Passionnant même si parfois, sur les six cents pages, je me suis essoufflée un peu. La tribu Mann, les parents et grands-parents entraînent une abondance de portraits sans lesquels, il serait difficile de cerner le contexte familial avec discernement comme il eut été difficile de ne pas évoquer les Roosevelt, Alma Malher et Christopher Isherwood.

L'écriture de Colm Toibin, traduit de l'irlandais par Anna Gibson, est agréable, fluide, visuelle, sans artifice.
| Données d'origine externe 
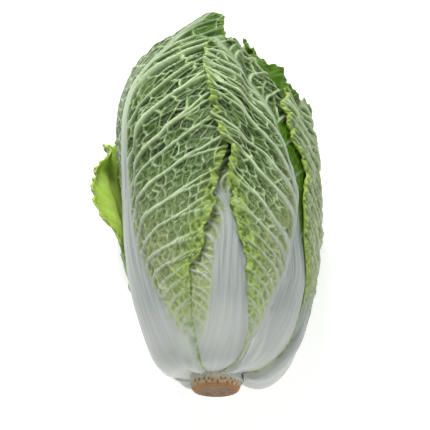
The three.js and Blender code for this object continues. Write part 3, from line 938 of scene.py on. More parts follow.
    def _bed(self, stack: LeafStack, p: Sheet) -> np.ndarray:
        """Finds where the leaf comes to rest, with the margins of its foot tucked in.

        Args:
            stack: The pieces laid so far.
            p: The leaf's points.

        Returns:
            h for each point of its inner face, before it is lifted or shaped.
        """
        loose = smooth(*self.loosens, p.b)
        bed = (stack.sample(stack.bed(self.snug), p.b, p.phi) * (1 - loose)
               + stack.sample(stack.bed(self.drape), p.b, p.phi) * loose)
        tucked = (self.tuck * (1 - smooth(0, 6, p.to_edge)) * (1 - smooth(70, 120, p.b)) * p.on_blade
                  * smooth(-4, 4, p.root))
        return bed + self.clearance - tucked

    def _thickness(self, p: Sheet) -> np.ndarray:
        """Thins the leaf from its midrib to its blade, and from there to its margins.

        Args:
            p: The leaf's points.

        Returns:
            The thickness at each point, without its relief.
        """
        thick = self.thick(p.root) * (0.45 + 0.55 * smooth(-6, 0, p.root))
        rib_edge = self.blade + (thick - self.blade) * 0.65
        thickness = np.where(
            p.on_blade, rib_edge + (self.blade - rib_edge) * smooth(0, 15, p.inward),
            self.blade + (thick - self.blade) * (1 - 0.35 * p.share ** 2))
        to_margin = (1 - smooth(0, 4, p.to_edge)) * p.on_blade
        return thickness + (self.margin_thickness - thickness) * to_margin

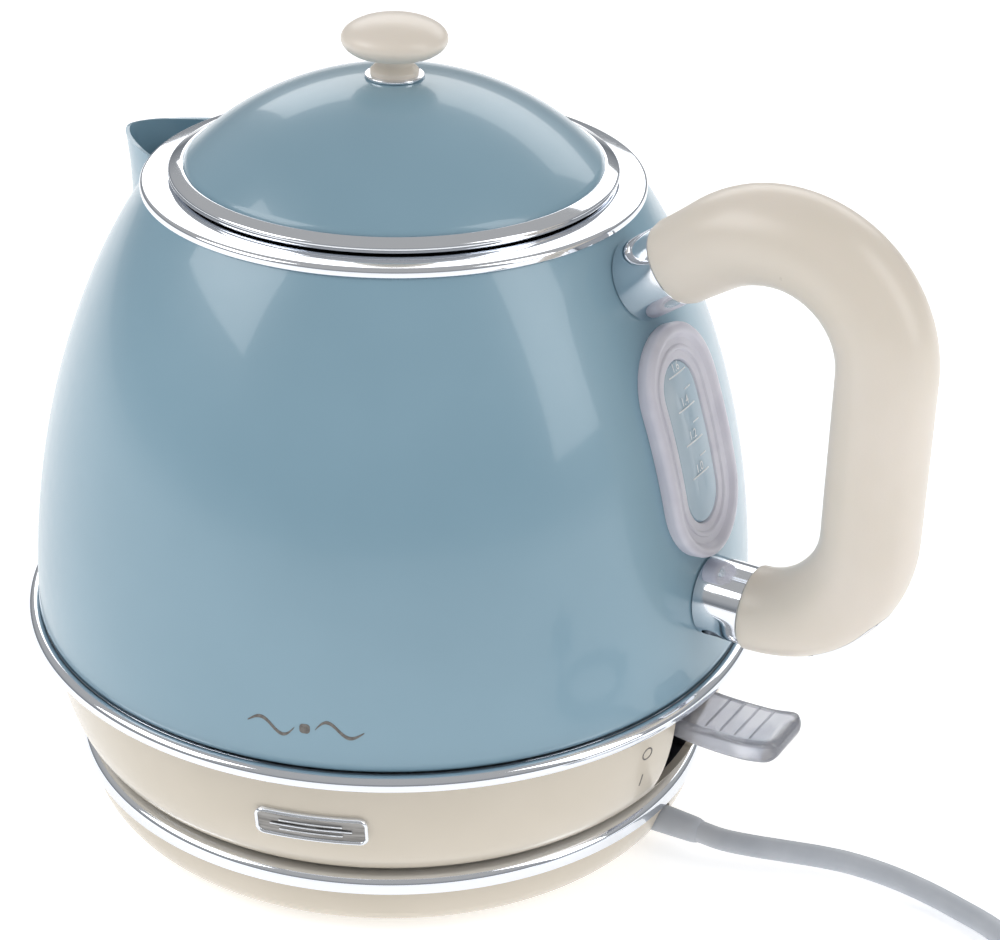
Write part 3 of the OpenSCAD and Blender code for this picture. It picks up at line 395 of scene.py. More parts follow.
def joined(name, *meshes):
    """One mesh of several."""
    mesh_data = bmesh.new()
    for mesh in meshes:
        mesh_data.from_mesh(mesh)
    return finished_mesh(name, mesh_data)


def rounded_box(name, low, high, radius):
    """A box in millimetres between two corners, its edges rounded."""
    mesh_data = bmesh.new()
    bmesh.ops.create_cube(mesh_data, size=1)
    size = Vector(high) - Vector(low)
    middle = (Vector(high) + Vector(low)) / 2
    for v in mesh_data.verts:
        v.co = Vector((v.co.x * size.x, v.co.y * size.y, v.co.z * size.z)) * mm + middle * mm
    if radius:
        bmesh.ops.bevel(mesh_data, geom=mesh_data.edges[:] + mesh_data.verts[:],
                        offset=radius * mm, segments=3, profile=0.5, affect="EDGES")
    return finished_mesh(name, mesh_data)


plug_low, plug_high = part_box("plug_body")
plug_r = 19.0
plug_centre = Vector((plug_high.x - plug_r * mm, (plug_low.y + plug_high.y) / 2, 0))
plug_face = plug_high.z
plug_shape = turned_mesh("plug", [(0, 0), (plug_r, 0, 4), (plug_r, 15, 2), (17.6, 17, 2),
                                  (18.6, 26, 1), (15.5, 26, 0.4), (15.5, 25.2), (0, 25.2)],
                         plug_centre, 96)
neck_reach = 24.0
neck_run = 28.5
neck_z = plug_end_route[-1][2]
neck_line = [Vector((plug_centre.x + (neck_run * i / 12 - plug_r - neck_reach) * mm,
                     plug_centre.y, neck_z * mm)) for i in range(13)]
neck_radii = [mm * (3.6 + 4.7 * (i / 12) ** 1.3) for i in range(13)]
neck = tube_mesh("plug_neck", neck_line, neck_radii, 32)
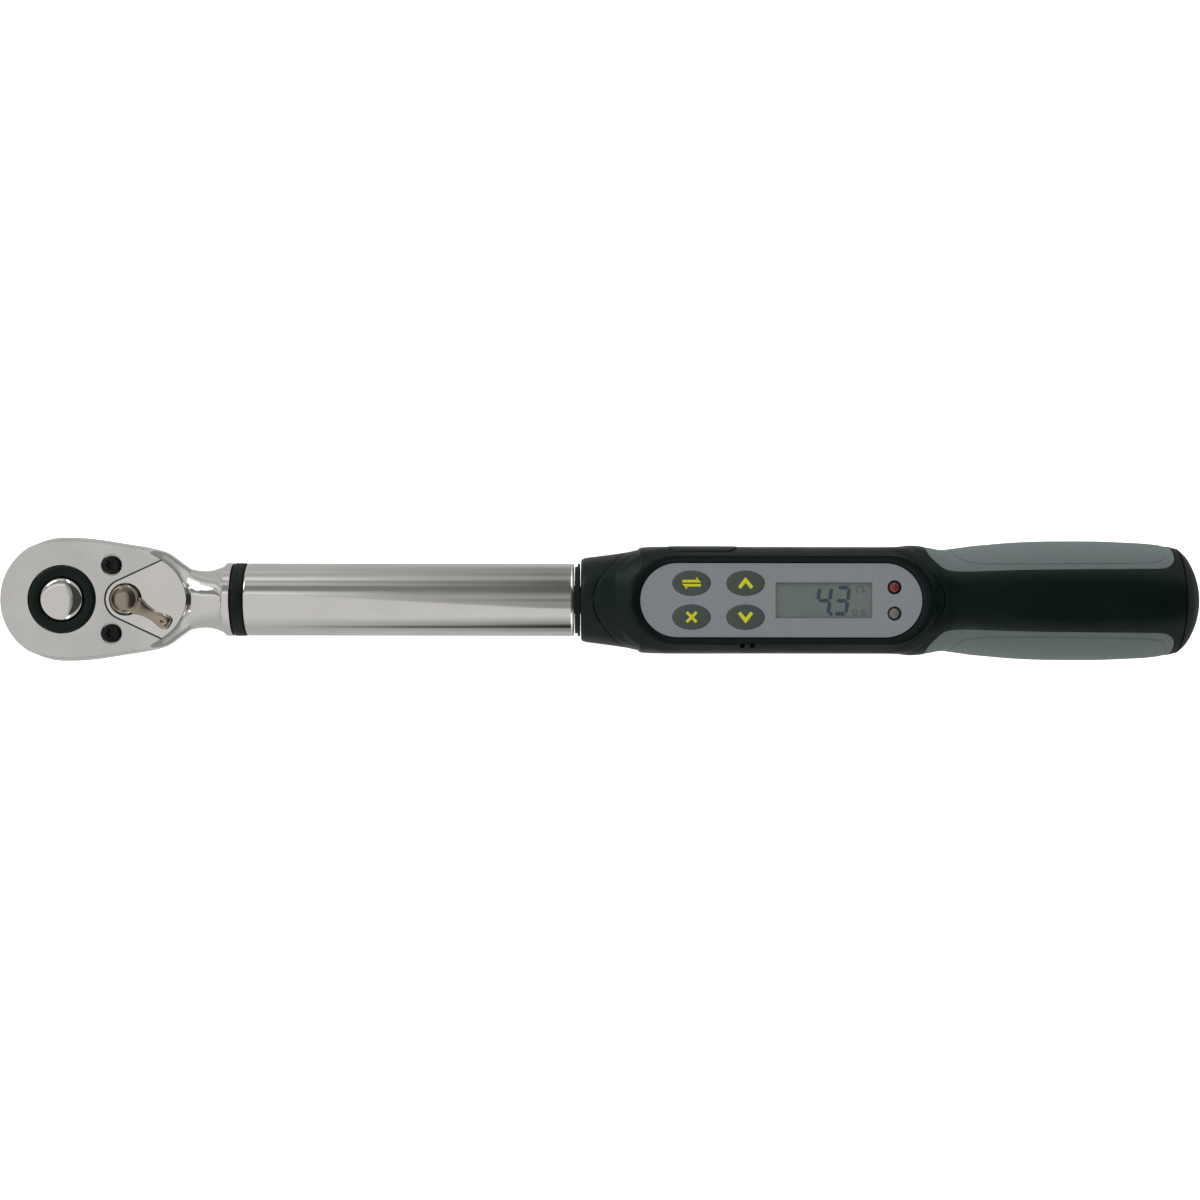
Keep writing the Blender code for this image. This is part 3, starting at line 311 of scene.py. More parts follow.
def loft(name, rings, closed=False):
    """Join rings of equally many points, in millimetres: capped at the ends, or closed into a loop."""
    bm = bmesh.new()
    rows = [[bm.verts.new([value * MM for value in point]) for point in points] for points in rings]
    join_rows(bm, rows, closed)
    if not closed:
        bm.faces.new(rows[0])
        bm.faces.new(rows[-1])
    return as_object(name, mesh_from(bm, name))


def turns(count):
    """Evenly spaced angles of one full turn."""
    return [2 * math.pi * i / count for i in range(count)]


def turned(name, profile, centre, along="Z", steps=96, closed=False):
    """Turn (radius, distance) points about an axis through a centre, all in millimetres."""
    bm = bmesh.new()
    rows = []
    for radius, distance in profile:
        row = []
        for angle in turns(steps)[:1 if radius < 1e-6 else steps]:
            a, b = radius * math.cos(angle), radius * math.sin(angle)
            point = {"Z": (a, b, distance), "X": (distance, a, b), "Y": (b, distance, a)}[along]
            row.append(bm.verts.new([(p + c) * MM for p, c in zip(point, centre)]))
        rows.append(row)
    join_rows(bm, rows, closed)
    return as_object(name, mesh_from(bm, name))


def rod(name, radius, start, end, centre, along="Z", steps=48):
    return turned(name, [(0, end), (radius, end), (radius, start), (0, start)], centre, along, steps)


def plate(name, outlines, bottom, top):
    """Extrude flat outlines, the first outside and the others holes, between two heights."""
    curve = bpy.data.curves.new(name, "CURVE")
    curve.dimensions = "2D"
    curve.fill_mode = "BOTH"
    curve.extrude = (top - bottom) / 2 * MM
    for outline in outlines:
        spline = curve.splines.new("POLY")
        spline.points.add(len(outline) - 1)
        for point, (x, y) in zip(spline.points, outline):
            point.co = (x * MM, y * MM, 0, 1)
        spline.use_cyclic_u = True
    holder = as_object(name + "_outline", curve)
    bpy.context.view_layer.update()
    graph = bpy.context.evaluated_depsgraph_get()
    mesh = bpy.data.meshes.new_from_object(holder.evaluated_get(graph))
    bpy.data.objects.remove(holder)
    bpy.data.curves.remove(curve)
    bm = bmesh.new()
    bm.from_mesh(mesh)
    bmesh.ops.remove_doubles(bm, verts=bm.verts, dist=0.000001)
    if len(outlines) == 1:
        bmesh.ops.dissolve_limit(bm, angle_limit=0.003, verts=bm.verts, edges=bm.edges)
    for vert in bm.verts:
        vert.co.z += (top + bottom) / 2 * MM
    bmesh.ops.recalc_face_normals(bm, faces=bm.faces)
    bm.to_mesh(mesh)
    bm.free()
    mesh.materials.clear()
    return as_object(name, mesh)


def combine(target, operation, *tools):
    """Apply Booleans with each tool, and remove the tools."""
    for tool in tools:
        mod = target.modifiers.new("tool", "BOOLEAN")
        mod.operation = operation
        mod.object = tool
        settle(target)
        bpy.data.objects.remove(tool)
    return target


def cut(target, *tools):
    return combine(target, "DIFFERENCE", *tools)


def join(target, *tools):
    return combine(target, "UNION", *tools)


def common(target, *tools):
    return combine(target, "INTERSECT", *tools)


def settle(obj):
    """Turn an object's modifiers into its mesh."""
    bpy.context.view_layer.update()
    graph = bpy.context.evaluated_depsgraph_get()
    mesh = bpy.data.meshes.new_from_object(obj.evaluated_get(graph))
    old = obj.data
    obj.modifiers.clear()
    obj.data = mesh
    bpy.data.meshes.remove(old)


def round_edges(obj, width, segments=2, angle=35):
    mod = obj.modifiers.new("edge", "BEVEL")
    mod.width = width * MM
    mod.segments = segments
    mod.limit_method = "ANGLE"
    mod.angle_limit = math.radians(angle)
    mod.harden_normals = False
    settle(obj)
    return obj


def finish_piece(obj, material, body, nodes=(), sharp=35):
    """Shade a piece, give it its material and body, and let it stand for its CAD nodes."""
    obj.data.materials.clear()
    obj.data.materials.append(MATERIALS[material])
    obj.data.shade_smooth()
    obj.data.set_sharp_from_angle(angle=math.radians(sharp))
    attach(obj, body)
    if nodes:
        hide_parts(*nodes)
    return obj


# -------- outlines

def arc(centre_x, centre_y, radius, start, end, count):
    points = []
    for i in range(count):
        angle = math.radians(start + (end - start) * i / (count - 1))
        points.append((centre_x + radius * math.cos(angle), centre_y + radius * math.sin(angle)))
    return points


def circle(centre_x, centre_y, radius, count=64):
    return arc(centre_x, centre_y, radius, 0, 360, count + 1)[:-1]


def ellipse(centre_x, centre_y, half_x, half_y, count=72):
    return [(centre_x + half_x * x, centre_y + half_y * y) for x, y in circle(0, 0, 1, count)]


def rectangle(centre_x, centre_y, half_x, half_y):
    return [(centre_x - half_x, centre_y - half_y), (centre_x + half_x, centre_y - half_y),
            (centre_x + half_x, centre_y + half_y), (centre_x - half_x, centre_y + half_y)]


def stadium(start_x, end_x, half_width, count=49, end_length=None):
    """A long outline along X with half round, or half oval, ends."""
    left_length = half_width if end_length is None else end_length
    right = [(end_x - half_width + x, y) for x, y in arc(0, 0, half_width, -90, 90, count)]
    left = [(start_x + left_length + x * left_length / half_width, y)
            for x, y in arc(0, 0, half_width, 90, 270, count)]
    return right + left


def oval(count, power=1.0):
    """Points round a unit circle. A power below 1 makes it squarer."""
    points = []
    for angle in turns(count):
        side, up = math.cos(angle), math.sin(angle)
        points.append((math.copysign(abs(side) ** power, side), math.copysign(abs(up) ** power, up)))
    return points


def smooth(points, steps):
    """A smooth run through the points, with a few steps to each span."""
    result = []
    for i in range(len(points) - 1):
        before = points[max(i - 1, 0)]
        first, second = points[i], points[i + 1]
        after = points[min(i + 2, len(points) - 1)]
        for k in range(steps):
            t = k / steps
            result.append(tuple(
                0.5 * (2 * b + (c - a) * t + (2 * a - 5 * b + 4 * c - d) * t ** 2
                       + (3 * b - a - 3 * c + d) * t ** 3)
                for a, b, c, d in zip(before, first, second, after)))
    result.append(points[-1])
    return result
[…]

Elle permet d'entrer facilement dans l'intimité de la famille Mann et d'aborder avec une acuité accrue, la complexité de ce génie littéraire, nobélisé en 1929, Thomas Mann, celui que ses enfants appelaient « le Magicien ».

Malgré les excellents billets qui ont déjà été rédigés sur cette biographie romancée de Colm Toibin, il m'a semblé utile d'apporter ma modeste contribution afin d'inciter les indécis à se plonger dans ce roman qui bénéficie d'une recherche approfondie mais surtout, qui ouvre des portes sur la création littéraire, ses motivations et l'ambivalence d'un des plus grands auteurs allemands du vingtième siècle.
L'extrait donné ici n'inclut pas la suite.